>> START Data provided
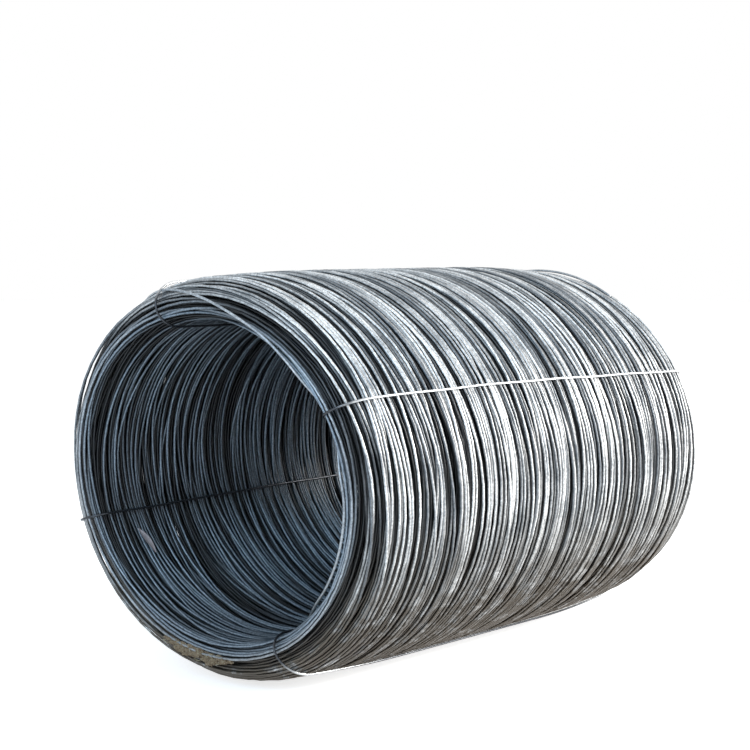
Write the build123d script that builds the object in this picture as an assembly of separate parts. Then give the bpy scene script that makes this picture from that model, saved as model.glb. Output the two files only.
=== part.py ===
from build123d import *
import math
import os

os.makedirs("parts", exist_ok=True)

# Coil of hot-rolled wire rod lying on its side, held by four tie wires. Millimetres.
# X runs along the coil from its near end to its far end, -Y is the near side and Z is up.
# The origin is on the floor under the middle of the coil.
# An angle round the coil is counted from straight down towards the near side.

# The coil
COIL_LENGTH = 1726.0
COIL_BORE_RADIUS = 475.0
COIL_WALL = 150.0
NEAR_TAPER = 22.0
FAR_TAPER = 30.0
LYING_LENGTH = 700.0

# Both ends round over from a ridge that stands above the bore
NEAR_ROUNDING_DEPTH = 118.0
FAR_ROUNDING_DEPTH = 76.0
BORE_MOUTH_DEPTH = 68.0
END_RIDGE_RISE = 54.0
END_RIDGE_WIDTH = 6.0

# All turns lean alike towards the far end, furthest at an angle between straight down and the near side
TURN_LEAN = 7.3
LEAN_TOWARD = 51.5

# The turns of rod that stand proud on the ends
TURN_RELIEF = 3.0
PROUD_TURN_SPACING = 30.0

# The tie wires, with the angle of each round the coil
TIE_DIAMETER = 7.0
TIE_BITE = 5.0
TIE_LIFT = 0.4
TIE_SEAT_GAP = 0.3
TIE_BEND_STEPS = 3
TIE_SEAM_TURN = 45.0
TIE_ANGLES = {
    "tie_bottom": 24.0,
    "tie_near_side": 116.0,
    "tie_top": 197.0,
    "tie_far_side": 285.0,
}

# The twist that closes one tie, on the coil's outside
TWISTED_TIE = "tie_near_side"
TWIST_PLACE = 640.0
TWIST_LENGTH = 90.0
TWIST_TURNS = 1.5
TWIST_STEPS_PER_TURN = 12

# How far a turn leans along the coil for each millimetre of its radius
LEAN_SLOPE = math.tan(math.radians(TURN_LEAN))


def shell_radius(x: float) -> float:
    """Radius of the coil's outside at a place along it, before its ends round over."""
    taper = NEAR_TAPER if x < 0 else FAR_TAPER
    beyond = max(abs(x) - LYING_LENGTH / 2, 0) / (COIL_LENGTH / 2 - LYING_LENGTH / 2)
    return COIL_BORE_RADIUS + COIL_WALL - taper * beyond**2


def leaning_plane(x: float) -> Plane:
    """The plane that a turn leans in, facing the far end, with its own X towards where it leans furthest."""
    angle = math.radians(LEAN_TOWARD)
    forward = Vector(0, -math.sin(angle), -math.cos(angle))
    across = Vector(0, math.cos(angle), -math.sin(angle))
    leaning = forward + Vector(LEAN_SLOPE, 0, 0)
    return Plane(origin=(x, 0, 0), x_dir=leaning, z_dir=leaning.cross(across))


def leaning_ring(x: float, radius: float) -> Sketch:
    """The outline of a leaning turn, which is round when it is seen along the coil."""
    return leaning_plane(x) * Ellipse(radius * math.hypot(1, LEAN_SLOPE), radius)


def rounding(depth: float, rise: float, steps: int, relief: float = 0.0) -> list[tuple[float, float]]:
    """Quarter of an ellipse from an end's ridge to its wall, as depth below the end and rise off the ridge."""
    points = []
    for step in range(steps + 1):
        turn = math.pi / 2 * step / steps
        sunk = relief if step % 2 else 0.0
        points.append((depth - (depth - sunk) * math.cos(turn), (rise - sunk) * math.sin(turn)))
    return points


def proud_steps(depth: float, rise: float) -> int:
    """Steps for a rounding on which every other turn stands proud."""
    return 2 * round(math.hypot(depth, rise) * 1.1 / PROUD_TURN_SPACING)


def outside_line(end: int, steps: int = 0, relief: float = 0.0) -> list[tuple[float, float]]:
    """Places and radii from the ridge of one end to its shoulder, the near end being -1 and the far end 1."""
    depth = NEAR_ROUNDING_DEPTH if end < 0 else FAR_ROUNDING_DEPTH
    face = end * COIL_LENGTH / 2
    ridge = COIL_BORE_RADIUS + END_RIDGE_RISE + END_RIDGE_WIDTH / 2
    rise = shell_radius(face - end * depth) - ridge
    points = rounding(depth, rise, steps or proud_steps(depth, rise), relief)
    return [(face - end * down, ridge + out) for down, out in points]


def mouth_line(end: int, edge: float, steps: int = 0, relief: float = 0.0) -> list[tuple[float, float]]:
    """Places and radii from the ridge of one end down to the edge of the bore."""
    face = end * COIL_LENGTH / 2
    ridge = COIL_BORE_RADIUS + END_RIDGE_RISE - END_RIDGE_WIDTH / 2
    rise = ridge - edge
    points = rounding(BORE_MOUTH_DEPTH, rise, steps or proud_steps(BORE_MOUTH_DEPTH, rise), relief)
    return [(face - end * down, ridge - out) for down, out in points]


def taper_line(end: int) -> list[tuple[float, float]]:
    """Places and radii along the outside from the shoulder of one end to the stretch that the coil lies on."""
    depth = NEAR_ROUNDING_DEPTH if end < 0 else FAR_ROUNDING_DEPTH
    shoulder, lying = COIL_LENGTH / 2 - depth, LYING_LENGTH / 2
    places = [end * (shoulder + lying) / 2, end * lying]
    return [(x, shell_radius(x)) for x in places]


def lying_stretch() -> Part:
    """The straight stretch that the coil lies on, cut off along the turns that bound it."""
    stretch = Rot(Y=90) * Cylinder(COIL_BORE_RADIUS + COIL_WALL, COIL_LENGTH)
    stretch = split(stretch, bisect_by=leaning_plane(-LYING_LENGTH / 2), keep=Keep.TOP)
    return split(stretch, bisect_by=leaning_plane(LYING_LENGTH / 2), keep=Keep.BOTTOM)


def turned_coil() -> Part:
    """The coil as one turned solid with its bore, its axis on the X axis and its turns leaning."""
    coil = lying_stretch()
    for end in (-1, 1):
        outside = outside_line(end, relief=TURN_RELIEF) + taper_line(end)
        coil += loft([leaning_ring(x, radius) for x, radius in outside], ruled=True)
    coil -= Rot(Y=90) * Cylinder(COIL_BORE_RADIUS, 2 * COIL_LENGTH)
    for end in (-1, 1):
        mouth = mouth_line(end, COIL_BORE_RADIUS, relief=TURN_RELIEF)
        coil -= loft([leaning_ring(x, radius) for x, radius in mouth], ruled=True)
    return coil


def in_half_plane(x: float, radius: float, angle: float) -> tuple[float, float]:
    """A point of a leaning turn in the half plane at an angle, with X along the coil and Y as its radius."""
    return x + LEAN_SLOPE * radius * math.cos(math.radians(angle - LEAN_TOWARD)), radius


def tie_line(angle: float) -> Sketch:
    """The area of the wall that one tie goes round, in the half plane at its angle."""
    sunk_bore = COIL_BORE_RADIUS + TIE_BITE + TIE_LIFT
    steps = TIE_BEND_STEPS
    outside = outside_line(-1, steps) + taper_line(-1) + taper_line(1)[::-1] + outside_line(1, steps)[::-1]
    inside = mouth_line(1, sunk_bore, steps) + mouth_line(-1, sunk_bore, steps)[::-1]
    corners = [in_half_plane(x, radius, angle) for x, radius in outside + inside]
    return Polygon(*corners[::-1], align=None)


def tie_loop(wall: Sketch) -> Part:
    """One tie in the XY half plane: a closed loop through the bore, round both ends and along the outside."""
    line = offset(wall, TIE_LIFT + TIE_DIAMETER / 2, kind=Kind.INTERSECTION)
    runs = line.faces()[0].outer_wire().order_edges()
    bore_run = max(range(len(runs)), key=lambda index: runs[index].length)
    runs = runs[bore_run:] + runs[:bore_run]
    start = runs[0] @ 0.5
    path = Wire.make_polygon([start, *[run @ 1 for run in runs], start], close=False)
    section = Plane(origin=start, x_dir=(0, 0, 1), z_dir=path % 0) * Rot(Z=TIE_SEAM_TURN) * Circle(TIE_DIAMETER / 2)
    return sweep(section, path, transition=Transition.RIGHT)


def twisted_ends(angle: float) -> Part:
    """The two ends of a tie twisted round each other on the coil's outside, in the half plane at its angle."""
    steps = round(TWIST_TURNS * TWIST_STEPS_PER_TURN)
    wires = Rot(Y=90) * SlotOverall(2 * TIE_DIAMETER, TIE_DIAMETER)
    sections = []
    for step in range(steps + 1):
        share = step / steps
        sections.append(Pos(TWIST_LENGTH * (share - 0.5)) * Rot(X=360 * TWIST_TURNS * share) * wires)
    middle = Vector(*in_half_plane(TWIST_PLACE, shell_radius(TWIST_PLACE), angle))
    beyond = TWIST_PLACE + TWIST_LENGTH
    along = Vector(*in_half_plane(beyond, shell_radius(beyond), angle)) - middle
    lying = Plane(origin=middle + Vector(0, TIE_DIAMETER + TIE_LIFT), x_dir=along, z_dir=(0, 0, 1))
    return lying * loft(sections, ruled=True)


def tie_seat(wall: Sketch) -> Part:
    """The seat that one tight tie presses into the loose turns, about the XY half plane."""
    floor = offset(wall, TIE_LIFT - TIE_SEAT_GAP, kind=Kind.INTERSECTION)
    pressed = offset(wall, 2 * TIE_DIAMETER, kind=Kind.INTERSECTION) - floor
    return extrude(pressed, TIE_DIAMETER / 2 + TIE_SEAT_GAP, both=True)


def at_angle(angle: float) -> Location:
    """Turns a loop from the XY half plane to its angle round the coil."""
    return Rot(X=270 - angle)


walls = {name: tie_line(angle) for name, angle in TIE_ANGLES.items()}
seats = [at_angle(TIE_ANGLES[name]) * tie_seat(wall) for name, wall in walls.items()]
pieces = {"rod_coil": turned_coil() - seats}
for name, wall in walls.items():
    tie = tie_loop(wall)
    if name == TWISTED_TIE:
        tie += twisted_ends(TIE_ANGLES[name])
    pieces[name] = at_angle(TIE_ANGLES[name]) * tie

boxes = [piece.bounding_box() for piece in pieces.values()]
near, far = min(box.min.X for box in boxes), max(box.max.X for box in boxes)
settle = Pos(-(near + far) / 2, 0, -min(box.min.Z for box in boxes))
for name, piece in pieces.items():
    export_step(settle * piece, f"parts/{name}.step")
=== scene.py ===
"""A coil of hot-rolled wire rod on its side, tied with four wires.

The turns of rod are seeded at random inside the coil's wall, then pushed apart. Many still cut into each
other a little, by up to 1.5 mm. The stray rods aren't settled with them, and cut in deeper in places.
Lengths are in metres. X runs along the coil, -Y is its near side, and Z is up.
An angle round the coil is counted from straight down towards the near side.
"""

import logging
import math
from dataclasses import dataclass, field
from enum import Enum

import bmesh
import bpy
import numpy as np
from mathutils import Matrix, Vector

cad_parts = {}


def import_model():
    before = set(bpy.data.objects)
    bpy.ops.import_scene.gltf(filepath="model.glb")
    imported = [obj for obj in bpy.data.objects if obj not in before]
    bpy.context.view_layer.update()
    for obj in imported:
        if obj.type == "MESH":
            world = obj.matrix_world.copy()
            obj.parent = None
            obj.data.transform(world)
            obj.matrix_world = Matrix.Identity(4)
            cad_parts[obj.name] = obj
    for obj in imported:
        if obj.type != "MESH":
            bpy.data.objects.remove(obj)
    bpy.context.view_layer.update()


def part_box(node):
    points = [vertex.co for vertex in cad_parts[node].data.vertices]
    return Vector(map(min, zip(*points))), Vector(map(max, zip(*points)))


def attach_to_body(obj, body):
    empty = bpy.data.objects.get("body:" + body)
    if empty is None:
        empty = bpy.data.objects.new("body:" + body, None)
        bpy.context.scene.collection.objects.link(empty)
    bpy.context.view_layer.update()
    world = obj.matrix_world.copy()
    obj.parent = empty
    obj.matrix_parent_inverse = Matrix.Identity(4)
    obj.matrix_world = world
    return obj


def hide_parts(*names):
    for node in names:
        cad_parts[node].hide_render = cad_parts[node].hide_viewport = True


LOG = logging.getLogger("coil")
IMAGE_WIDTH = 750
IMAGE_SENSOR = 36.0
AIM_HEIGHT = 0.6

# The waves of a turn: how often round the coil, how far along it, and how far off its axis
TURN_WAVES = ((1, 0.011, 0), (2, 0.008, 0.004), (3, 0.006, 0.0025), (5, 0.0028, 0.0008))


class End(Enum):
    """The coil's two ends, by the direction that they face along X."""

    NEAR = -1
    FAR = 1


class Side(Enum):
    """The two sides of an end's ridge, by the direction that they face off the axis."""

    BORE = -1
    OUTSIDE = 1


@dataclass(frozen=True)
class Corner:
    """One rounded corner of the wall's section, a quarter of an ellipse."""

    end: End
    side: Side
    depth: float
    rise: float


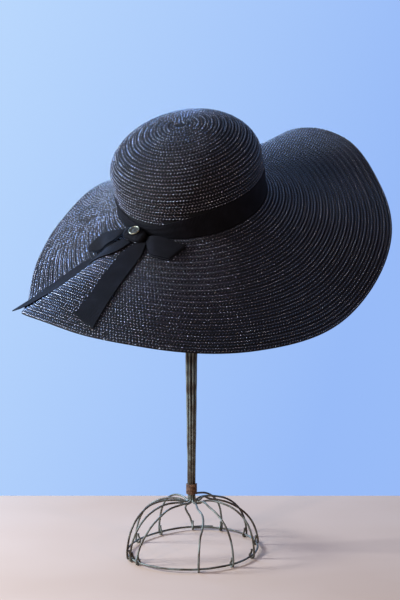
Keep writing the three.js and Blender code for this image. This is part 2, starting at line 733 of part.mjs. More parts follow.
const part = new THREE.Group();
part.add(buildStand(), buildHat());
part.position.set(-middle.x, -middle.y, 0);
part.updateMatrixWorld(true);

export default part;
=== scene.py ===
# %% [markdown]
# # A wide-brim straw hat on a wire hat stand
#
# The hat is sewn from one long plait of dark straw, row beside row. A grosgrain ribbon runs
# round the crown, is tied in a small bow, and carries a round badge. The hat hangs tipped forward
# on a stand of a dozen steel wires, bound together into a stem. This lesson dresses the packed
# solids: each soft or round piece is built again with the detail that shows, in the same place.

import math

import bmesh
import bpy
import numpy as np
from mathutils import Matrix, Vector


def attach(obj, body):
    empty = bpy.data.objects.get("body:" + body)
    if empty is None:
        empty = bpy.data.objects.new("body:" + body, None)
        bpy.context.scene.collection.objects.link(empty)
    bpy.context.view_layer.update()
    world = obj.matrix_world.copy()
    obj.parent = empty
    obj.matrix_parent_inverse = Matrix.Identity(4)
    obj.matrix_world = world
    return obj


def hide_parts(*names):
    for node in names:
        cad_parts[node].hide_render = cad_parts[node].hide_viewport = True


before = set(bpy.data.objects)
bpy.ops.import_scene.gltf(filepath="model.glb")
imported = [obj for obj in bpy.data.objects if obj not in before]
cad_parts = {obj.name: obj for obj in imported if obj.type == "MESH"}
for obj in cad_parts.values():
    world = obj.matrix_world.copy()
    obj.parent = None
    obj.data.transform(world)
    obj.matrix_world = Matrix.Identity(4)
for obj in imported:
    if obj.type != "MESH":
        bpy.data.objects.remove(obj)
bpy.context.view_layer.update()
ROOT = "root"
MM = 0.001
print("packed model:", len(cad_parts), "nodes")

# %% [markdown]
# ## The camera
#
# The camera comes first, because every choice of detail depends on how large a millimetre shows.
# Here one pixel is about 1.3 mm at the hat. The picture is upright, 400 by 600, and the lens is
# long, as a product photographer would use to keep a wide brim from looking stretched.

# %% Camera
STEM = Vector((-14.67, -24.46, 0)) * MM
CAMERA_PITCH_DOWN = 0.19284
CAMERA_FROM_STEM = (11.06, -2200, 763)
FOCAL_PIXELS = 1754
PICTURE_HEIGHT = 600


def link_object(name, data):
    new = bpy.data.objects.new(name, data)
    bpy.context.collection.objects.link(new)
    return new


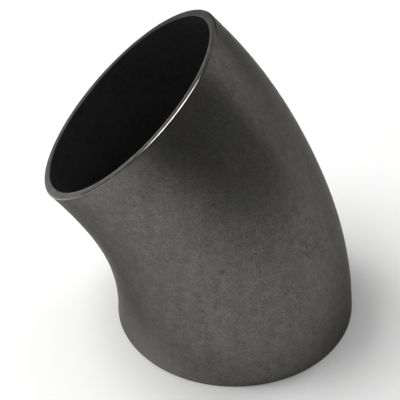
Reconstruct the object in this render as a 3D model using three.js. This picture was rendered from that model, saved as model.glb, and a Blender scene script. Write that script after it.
>> END Data provided
## Task description
Write out exactly, please, the lines beginning at the start of the material and ending with the line that holds "LEAN_SLOPE = math.tan(math.radians(TURN_LEAN))", both included.

## Solved exercise
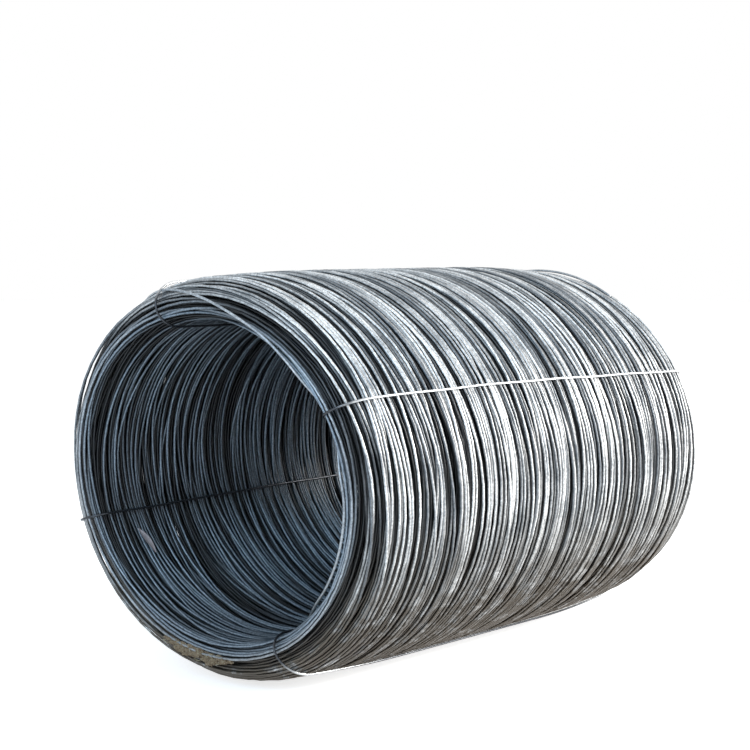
Write the build123d script that builds the object in this picture as an assembly of separate parts. Then give the bpy scene script that makes this picture from that model, saved as model.glb. Output the two files only.
=== part.py ===
from build123d import *
import math
import os

os.makedirs("parts", exist_ok=True)

# Coil of hot-rolled wire rod lying on its side, held by four tie wires. Millimetres.
# X runs along the coil from its near end to its far end, -Y is the near side and Z is up.
# The origin is on the floor under the middle of the coil.
# An angle round the coil is counted from straight down towards the near side.

# The coil
COIL_LENGTH = 1726.0
COIL_BORE_RADIUS = 475.0
COIL_WALL = 150.0
NEAR_TAPER = 22.0
FAR_TAPER = 30.0
LYING_LENGTH = 700.0

# Both ends round over from a ridge that stands above the bore
NEAR_ROUNDING_DEPTH = 118.0
FAR_ROUNDING_DEPTH = 76.0
BORE_MOUTH_DEPTH = 68.0
END_RIDGE_RISE = 54.0
END_RIDGE_WIDTH = 6.0

# All turns lean alike towards the far end, furthest at an angle between straight down and the near side
TURN_LEAN = 7.3
LEAN_TOWARD = 51.5

# The turns of rod that stand proud on the ends
TURN_RELIEF = 3.0
PROUD_TURN_SPACING = 30.0

# The tie wires, with the angle of each round the coil
TIE_DIAMETER = 7.0
TIE_BITE = 5.0
TIE_LIFT = 0.4
TIE_SEAT_GAP = 0.3
TIE_BEND_STEPS = 3
TIE_SEAM_TURN = 45.0
TIE_ANGLES = {
    "tie_bottom": 24.0,
    "tie_near_side": 116.0,
    "tie_top": 197.0,
    "tie_far_side": 285.0,
}

# The twist that closes one tie, on the coil's outside
TWISTED_TIE = "tie_near_side"
TWIST_PLACE = 640.0
TWIST_LENGTH = 90.0
TWIST_TURNS = 1.5
TWIST_STEPS_PER_TURN = 12

# How far a turn leans along the coil for each millimetre of its radius
LEAN_SLOPE = math.tan(math.radians(TURN_LEAN))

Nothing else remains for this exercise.